I suppose it’s theoretically possible to be in favor of supporting the White Race without denigrating anyone else. If so, that’s not what Creativity does. It has Sixteen Commandments, including #3: “Remember that the inferior colored races are our deadly enemies, and that the most dangerous of all is the Jewish race.” And #7: “Show preferential treatment in business dealings with members of your own race. Phase out all dealings with Jews as soon as possible. Do not employ niggers or other coloreds. Have social contacts only with members of your own racial family.” Their website proclaims that “The niggers, undoubtedly, are at the very bottom of the ladder, not far above monkeys and chimpanzees.”
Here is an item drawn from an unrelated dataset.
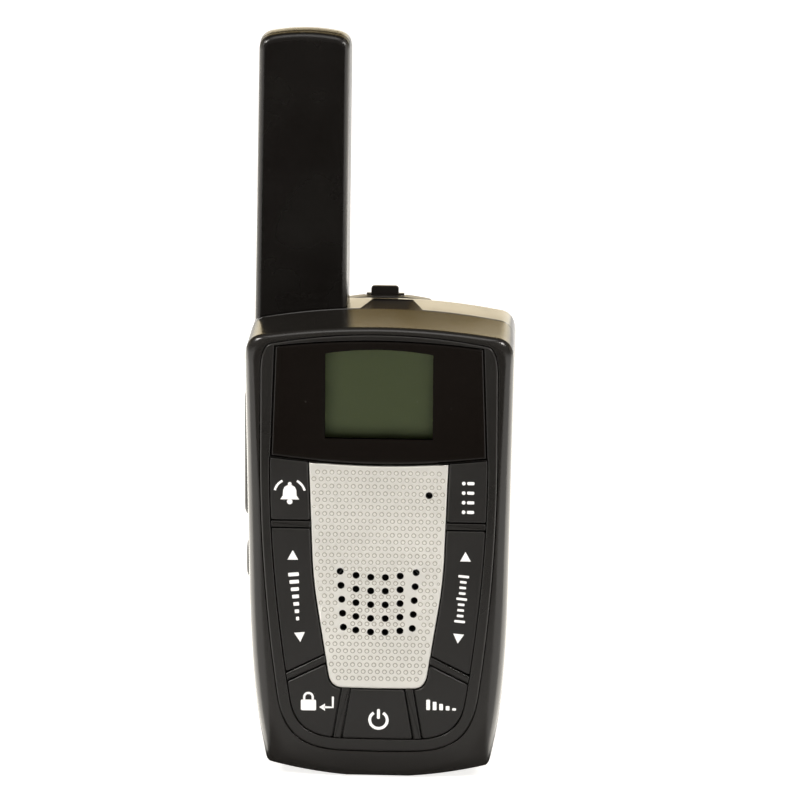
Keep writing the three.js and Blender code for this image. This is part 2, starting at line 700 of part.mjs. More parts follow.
function antennaRing(z, inward) {
  const rise = (z - 107) / (ANTENNA_TOP - 107);
  const left = -28.4 + rise + inward;
  const right = -7.45 + 0.4 * rise - inward;
  const front = ANTENNA_FRONT + inward;
  const back = ANTENNA_BACK - inward;
  const corner = 1.7;
  const shape = new THREE.Path();
  shape.moveTo(left + corner, front);
  shape.lineTo(right - corner, front);
  shape.quadraticCurveTo(right, front, right, front + corner);
  shape.lineTo(right, back - corner);
  shape.quadraticCurveTo(right, back, right - corner, back);
  shape.lineTo(left + corner, back);
  shape.quadraticCurveTo(left, back, left, back - corner);
  shape.lineTo(left, front + corner);
  shape.quadraticCurveTo(left, front, left + corner, front);
  const points = shape.getPoints(4).reverse();
  points.pop();
  return points.map((point) => new THREE.Vector3(point.x, FRONT_Y + point.y, z));
}

// Like loft, but its end caps are flat in x and depth.
function antennaLoft(rings) {
  const lying = (point) => new THREE.Vector3(point.x, point.z, -point.y);
  const geometry = loft(rings.map((points) => points.map(lying)));
  geometry.rotateX(Math.PI / 2);
  return geometry;
}

function antennaCover() {
  const rings = [antennaRing(97, 0), antennaRing(ANTENNA_TOP - 1.6, 0)];
  rings.push(antennaRing(ANTENNA_TOP - 0.5, 0.45), antennaRing(ANTENNA_TOP, 1.5));
  let solid = toSolid(antennaLoft(rings));
  solid = solid.subtract(toSolid(rearBody(GAP)));
  solid = solid.subtract(blockSolid([-40, 0, 90], [0, 40, 101.2]));
  solid = solid.add(blockSolid([-24, 18, 95], [-11.3, 26, 106]));
  const bore = new THREE.CylinderGeometry(4.3, 4.3, 64, 20);
  bore.rotateX(Math.PI / 2);
  bore.translate(COIL_X, FRONT_Y + COIL_DEPTH, 122);
  return toGeometry(solid.subtract(toSolid(bore).intersect(blockSolid([-22.2, 17.4, 80], [-13, 26.6, 156]))));
}

// ---------------------------------------------------------------- belt clip

function clipCarrier() {
  const outline = mirrored((path) => {
    path.moveTo(0, CARRIER_LOW);
    path.lineTo(9, CARRIER_LOW);
    path.quadraticCurveTo(CLIP_HALF, CARRIER_LOW, CLIP_HALF, 74);
    path.lineTo(CLIP_HALF, 100.8);
    path.quadraticCurveTo(CLIP_HALF, 102.3, 9.6, 102.6);
    path.quadraticCurveTo(5, CARRIER_TOP, 0, CARRIER_TOP);
  });
  let solid = outlineSolid(outline, CARRIER_FRONT, CARRIER_BACK);
  const neck = RAIL_NECK_HALF + GAP;
  const head = RAIL_HEAD_HALF + GAP;
  const latch = LATCH_HALF + 0.55;
  const slotTop = RAIL_TOP + GAP;
  solid = solid.subtract(blockSolid([-neck, BODY_DEPTH - 1, 60], [neck, RAIL_HEAD_FRONT + 0.2, slotTop]));
  const headSlot = blockSolid([-head, RAIL_HEAD_FRONT - GAP, 60], [head, RAIL_HEAD_BACK + GAP, slotTop]);
  solid = solid.subtract(headSlot);
  solid = solid.subtract(blockSolid([-latch, LATCH_FRONT - 0.4, LATCH_LOW - 0.4], [latch, 40, 110]));
  for (const low of EARS_LOW) {
    const foot = [low, CARRIER_BACK - 0.4, CLIP_PIN_Z - EAR_R];
    const ear = blockSolid(foot, [low + EAR_WIDTH, CLIP_PIN_DEPTH, CLIP_PIN_Z + EAR_R]);
    const round = toSolid(crossRod(CLIP_PIN_DEPTH, CLIP_PIN_Z, EAR_R, low, low + EAR_WIDTH));
    solid = solid.add(ear.add(round));
  }
  return toGeometry(solid.subtract(toSolid(crossRod(CLIP_PIN_DEPTH, CLIP_PIN_Z, CLIP_PIN_R + 0.2, -12, 12))));
}

// The thumb tab: a tongue that bends backwards, with two small feet on the carrier's top edge.
function clipLatch() {
  const tongue = blockSolid([-LATCH_HALF, LATCH_FRONT, LATCH_LOW], [LATCH_HALF, LATCH_BACK, LATCH_TOP]);
  const feetLow = [-LATCH_FEET_HALF, LATCH_FRONT, LATCH_FEET_LOW];
  const feet = blockSolid(feetLow, [LATCH_FEET_HALF, LATCH_BACK, LATCH_FEET_TOP]);
  return toGeometry(tongue.add(feet));
}

function clipArm() {
  const outer = [[33, 45], [31.2, 49.4], [32.6, 52.4], [35.4, 56.6], [37.2, 69.6], [37.9, 87], [37.8, 97]];
  const top = [[36.6, 101], [35.2, 100.2]];
  const inner = [[36, 96.4], [36.1, 87], [35.4, 70], [33.6, 57], [30, 50.6], [29, 49], [31.6, 46]];
  let solid = toSolid(sideProfile([...outer, ...top, ...inner], -ARM_HALF, ARM_HALF));
  for (const low of KNUCKLES_LOW) {
    const high = low + KNUCKLE_WIDTH;
    solid = solid.add(blockSolid([low, CLIP_PIN_DEPTH, CLIP_PIN_Z - 1.6], [high, 36.6, CLIP_PIN_Z + 1.6]));
    solid = solid.add(toSolid(crossRod(CLIP_PIN_DEPTH, CLIP_PIN_Z, KNUCKLE_R, low, high)));
  }
  return toGeometry(solid.subtract(toSolid(crossRod(CLIP_PIN_DEPTH, CLIP_PIN_Z, CLIP_PIN_R + 0.2, -12, 12))));
}

function clipSpring() {
  const geometry = helix(0, 0, -3.6, 3.6, 1.45, 0.22, 6, 9, 4);
  geometry.translate(0, -FRONT_Y, 0);
  geometry.rotateY(Math.PI / 2);
  geometry.translate(0, FRONT_Y + CLIP_PIN_DEPTH, CLIP_PIN_Z);
  return geometry;
}

// ---------------------------------------------------------------- power

const cellX = (number) => (number - 2) * CELL_PITCH;

function batteryCell(number) {
  const shoulder = CELL_LENGTH - CELL_TIP;
  const can = [[0, 0], [CELL_R, 0], [CELL_R, shoulder]];
  const tip = [[CELL_TIP_R, shoulder], [CELL_TIP_R, CELL_LENGTH], [0, CELL_LENGTH]];
  const geometry = new THREE.LatheGeometry(polygon([...can, ...tip]), 20);
  const flip = number === 2;
  geometry.rotateX(flip ? -Math.PI / 2 : Math.PI / 2);
  geometry.translate(cellX(number), FRONT_Y + CELL_DEPTH, flip ? CELL_LOW + CELL_LENGTH : CELL_LOW);
  return geometry;
}

function batterySpring(number) {
  const low = number === 2 ? CELL_LOW + CELL_LENGTH + 0.6 : TRAY_LOW + 1;
  return helix(cellX(number), CELL_DEPTH, low, low + SPRING_LENGTH, SPRING_R, 0.25, 2, 10, 4);
}

function batteryContact(number) {
  const low = number === 2 ? TRAY_LOW + 0.4 : CELL_LOW + CELL_LENGTH + 0.4;
  const high = number === 2 ? CELL_LOW - 0.4 : TRAY_HIGH - 0.4;
  const x = cellX(number);
  const z = (low + high) / 2;
  return block([x - 4, CELL_DEPTH - 3.5, z - 0.25], [x + 4, CELL_DEPTH + 3.5, z + 0.25]);
}

// ---------------------------------------------------------------- the assembly

const group = new THREE.Group();

function place(name, geometry, look) {
  const mesh = new THREE.Mesh(geometry, new THREE.MeshStandardMaterial(look));
  mesh.name = name;
  group.add(mesh);
}

place('front_casing', frontCasing(), BLACK_PLASTIC);
place('rear_casing', rearCasing(), BLACK_PLASTIC);
place('battery_door', batteryDoor(), BLACK_PLASTIC);
place('face_bezel', faceBezel(), BLACK_PLASTIC);
place('display_lens', displayLens(), BLACK_GLOSS);
place('speaker_grille', speakerGrille(), SILVER);
for (const [name, layout] of Object.entries(KEYS)) {
  place(name, key(layout), KEY_GREY);
}

place('lcd_module', block([-LCD_HALF, 2.9, LCD_LOW], [LCD_HALF, 3.9, LCD_TOP]), LCD_GREEN);
place('backlight_guide', block([-13.6, 4.2, 77.2], [13.6, 5, 97.8]), WHITE_PLASTIC);
place('keypad_mat', keypadMat(), RUBBER);
place('main_board', mainBoard(), BOARD_GREEN);
place('rf_shield', block([-15, PARTS_FRONT, 68], [15, 10, 94]), STEEL);
const gasket = [[11, 4.1], [12.8, 4.1], [12.8, 4.5], [11, 4.5], [11, 4.1]];
place('speaker_gasket', turned(0, SPEAKER_Z, gasket), RUBBER);
place('speaker_frame', speakerFrame(), STEEL);
place('speaker_cone', speakerCone(), CONE_PAPER);
place('speaker_magnet', depthRod(0, SPEAKER_Z, 7.5, 9.9, 13, 20), STEEL);
place('microphone', depthRod(MIC_X, MIC_Z, MIC_R, 3.5, 4.9, 14), STEEL);
place('microphone_boot', microphoneBoot(), RUBBER);

place('talk_button', sideButton(TALK_LOW, TALK_HIGH, TALK_CREST), RUBBER);
place('monitor_button', sideButton(MONITOR_LOW, MONITOR_HIGH, MONITOR_CREST), RUBBER);
for (const [name, low] of [['talk_switch', 70], ['monitor_switch', 45.2]]) {
  place(name, block([-SWITCH_OUT, PARTS_FRONT, low], [SWITCH_DEEP - SWITCH_OUT, 12, low + 6]), STEEL);
}
const jackBody = blockSolid([16.6, PARTS_FRONT, JACK_Z - 3.5], [25.8, 14, JACK_Z + 3.5]);
const jackBore = toSolid(crossRod(JACK_DEPTH, JACK_Z, 1.3, 18, 30, 12));
place('accessory_jack', toGeometry(jackBody.subtract(jackBore)), BLACK_PLASTIC);
const jackCover = toSolid(frontBody()).intersect(jackCoverSolid(0));
place('jack_cover', toGeometry(jackCover), RUBBER);

place('antenna_cover', antennaCover(), BLACK_PLASTIC);
place('antenna_coil', helix(COIL_X, COIL_DEPTH, 100, 152, COIL_R, 0.4, 9, 9, 4), BRASS);
place('antenna_feed', block([COIL_X - 1.2, 7, 93.2], [COIL_X + 1.2, 23, 93.8]), BRASS);

place('clip_carrier', clipCarrier(), BLACK_PLASTIC);
place('clip_latch', clipLatch(), BLACK_PLASTIC);
place('clip_arm', clipArm(), BLACK_PLASTIC);
place('clip_pin', crossRod(CLIP_PIN_DEPTH, CLIP_PIN_Z, CLIP_PIN_R, -9.2, 9.2), STEEL);
place('clip_spring', clipSpring(), STEEL);

for (const number of [1, 2, 3]) {
  place(`battery_cell_${number}`, batteryCell(number), CELL_WRAP);
  place(`battery_spring_${number}`, batterySpring(number), STEEL);
  place(`battery_contact_${number}`, batteryContact(number), STEEL);
}
SCREWS.forEach((position, index) => place(`case_screw_${index + 1}`, screwPiece(position), STEEL));

export default group;
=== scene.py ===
"""Looks of the handheld two way radio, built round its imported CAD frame.

Outlines are written in millimetres in the front plane as (x, z). A depth is measured in millimetres
from the front plane towards the back. Meshes are made in metres, in the frame's own axes.
"""
import math

import bmesh
import bpy
from mathutils import Matrix, Vector
from mathutils.geometry import delaunay_2d_cdt, tessellate_polygon

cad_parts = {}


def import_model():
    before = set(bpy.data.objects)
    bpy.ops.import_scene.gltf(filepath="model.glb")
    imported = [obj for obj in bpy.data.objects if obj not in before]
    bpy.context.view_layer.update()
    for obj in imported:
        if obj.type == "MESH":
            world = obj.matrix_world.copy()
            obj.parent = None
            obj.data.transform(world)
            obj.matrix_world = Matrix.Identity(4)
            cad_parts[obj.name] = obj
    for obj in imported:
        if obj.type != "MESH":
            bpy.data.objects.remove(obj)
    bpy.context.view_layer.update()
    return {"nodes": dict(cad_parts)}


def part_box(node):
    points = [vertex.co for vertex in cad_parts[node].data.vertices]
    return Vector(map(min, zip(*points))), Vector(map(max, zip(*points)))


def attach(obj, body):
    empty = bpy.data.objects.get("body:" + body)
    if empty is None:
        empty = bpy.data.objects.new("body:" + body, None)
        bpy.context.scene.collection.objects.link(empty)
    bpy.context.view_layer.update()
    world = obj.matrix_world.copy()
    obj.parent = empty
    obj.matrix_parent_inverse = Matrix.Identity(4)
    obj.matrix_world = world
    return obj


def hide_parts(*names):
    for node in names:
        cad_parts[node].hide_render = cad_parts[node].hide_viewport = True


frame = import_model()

# ------------------------------------------------------------------ sizes, in millimetres

MM = 0.001
FRONT_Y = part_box("front_casing")[0].y / MM
BODY_DEPTH = 28.0
BODY_TOP = 104.45
PARTING = 15.0
PARTING_GAP = 0.15
PARTING_CHAMFER = 0.22
LAND_HALF = 7.0

FACE_SIDE_INSET = 2.6
FACE_LOW_INSET = 5.2
FACE_TOP_DROP = 0.95
FACE_TOP_INSET = 1.5
FACE_BOTTOM_INSET = 2.0
CORNER_REACH = 1.3        # the face's top corners are longer and flatter than the parting plane's
CORNER_LIFT = 0.9
WIDE_CORNER = 0.4         # share of that where the edge rounding meets the sides
REAR_ROUND = 3.0
REAR_SIDE_INSET = 0.4

BEZEL_CREST = -0.25
KEY_FRONT = -0.1
KEY_BACK = 1.0
HALF_GROOVE = 0.15
WEB_FRONT = 1.9
WEB_BACK = 2.4
LENS_BACK = 1.1
GRILLE_FRONT = 0.1
GRILLE_BACK = 1.6

SPEAKER_Z = 40.3
SPEAKER_OPENING_R = 11.4
HOLE_R = 0.78
HOLE_ROW_PITCH = 3.17
MIC = (11.2, 65.7)
BUMP_PITCH = 1.5817
BUMP_LOW = 23.25          # height of the row of domes that is numbered 0
BUMP_R = 0.56
PAINTED_SHADE_R = 0.33           # the painted shade in the crease round a dome ends here
BUMP_SHAPE = [(0.46, 0.06), (0.33, 0.13), (0.24, 0.17), (0.13, 0.19)]  # radius and height of each ring
BUMP_SIDES = 14

SCREWS = [(-22.8, 90.5), (22.8, 90.5), (-21.4, 24.0), (21.4, 24.0)]

TALK_LOW, TALK_HIGH = 58.1, 87.4
MONITOR_LOW, MONITOR_HIGH = 43.5, 52.8
TALK_CREST, MONITOR_CREST = 30.15, 29.7
SIDE_BUTTON_DEPTH = 9.6
SIDE_BUTTON_HALF = 3.2
JACK_Z = 83.0
JACK_DEPTH = 10.5

DOOR_HALF = 18.8
DOOR_TOP = 68.0
DOOR_FRONT = 26.3
CLIP_PIN_Z = 94.0
CLIP_PIN_DEPTH = 33.6
PIN_HOLE_R = 1.2
RAIL_LOW, RAIL_TOP = 76.0, 97.0
AAA_LENGTH = 44.5

# ------------------------------------------------------------------ view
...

Somewhat unexpectedly, the church proudly proclaims that “our women members, just as our male Creators, can become ordained Reverends and rise to positions of influence. This fact proves that Creativity has always respected women’s ideas and leadership abilities. If that were not the case, the position of Reverend would be closed to women, but it is freely open to any woman wishing to attain higher rank and demonstrate an in-depth knowledge of Creativity.” That’s a lot more enlightened than most Christian, Muslim, Jewish, and Buddhist sects.

Further unlike most other religions, Creativity shuns all supernatural claptrap. (I wish I could say the same for their zealous use of capitalization.) They reject the idea of an afterlife “because there is not the slightest shred of evidence of any ‘pie-in-the-sky-when-you-die,’ nor, thank goodness, do we believe in ‘fry-in-the-sky-when-you-die.’” They quite correctly point out that “the sum total of knowledge about any so-called God is zero. We CREATORS, therefore, reject all this nonsense about angels and devils and gods and all the rest of this silly spookcraft.” Could Sam Harris or Richard Dawkins have said it better?

How then, you may be wondering, did a court award Creativity the status of being a religion? It’s clear from reading the opinion that Judge Krieger held her nose while she was writing it. But racist teachings surely cannot be a disqualifier. Large chunks of the Hebrew Bible and Talmud exalt the superiority of Jews over non-Jews. For nearly all of its history, the Catholic Church insisted on the evil of the Jewish race, which it herded into ghettoes. Protestant God experts were prominent leaders in the White Citizens Councils that led the “massive resistance” to racial desegregation in the 1950s, taking their cue from the Dutch Reformed Church that preached the theology of apartheid in South Africa. A central feature of Hinduism for nearly all of its history has been the superiority of the lighter-skinned Aryans over the darker-skinned Dalits, who were relegated to the caste of “untouchables.” It almost seems that racism is de rigueur for religion.

Nor was the absence of magical belief a deal-breaker. There are various tests courts have developed for determining what constitutes a “religion,” and belief in a spirit in the sky is not essential. As Creativity itself argues, at least some sects of Confucianism and Taoism are nontheistic, “but rather are socio-ethical systems, proclaiming certain moral values. Yet they have been recognized as religions for centuries, and rightfully so.” Scientology is also firmly established as a religion, despite its lack of any god.

Thus Judge Krieger was forced to conclude that “however bigoted as Creativity’s beliefs may appear, the Complaint states facts which, taken as true, suggest that Creativity addresses the purpose for life and means of salvation, imposes duties on its members, and denotes certain holidays and religious ceremonies to be celebrated or performed.” Therefore, it’s legally a “religion.” It may have been especially distasteful for her to reach this conclusion because the plaintiff in the case is a prisoner who’s serving a forty-year sentence for soliciting the murder of a federal judge—not something likely to endear him to other federal judges. But now he will get special privileges that other nonreligious prisoners do not get, just like the Muslim prisoner in Holt v. Hobbs who gets to grow a beard while other prisoners do not. One privilege he’ll get, for example, is the right to peruse racist hate literature that other prisoners are denied.

I understand how difficult it is to define “religion,” and how important it is for any such definition to be broad so that small religions are not excluded. But why does the law need to define it at all? Why can’t we have a world where the same rules apply to everyone, regardless of whether they have a religion or not? Where there are no special privileges for religious prisoners, or for religious county clerks to avoid doing their jobs, or for religious employers to discriminate against women? As Sam Cooke sang, “What a wonderful world this would be!”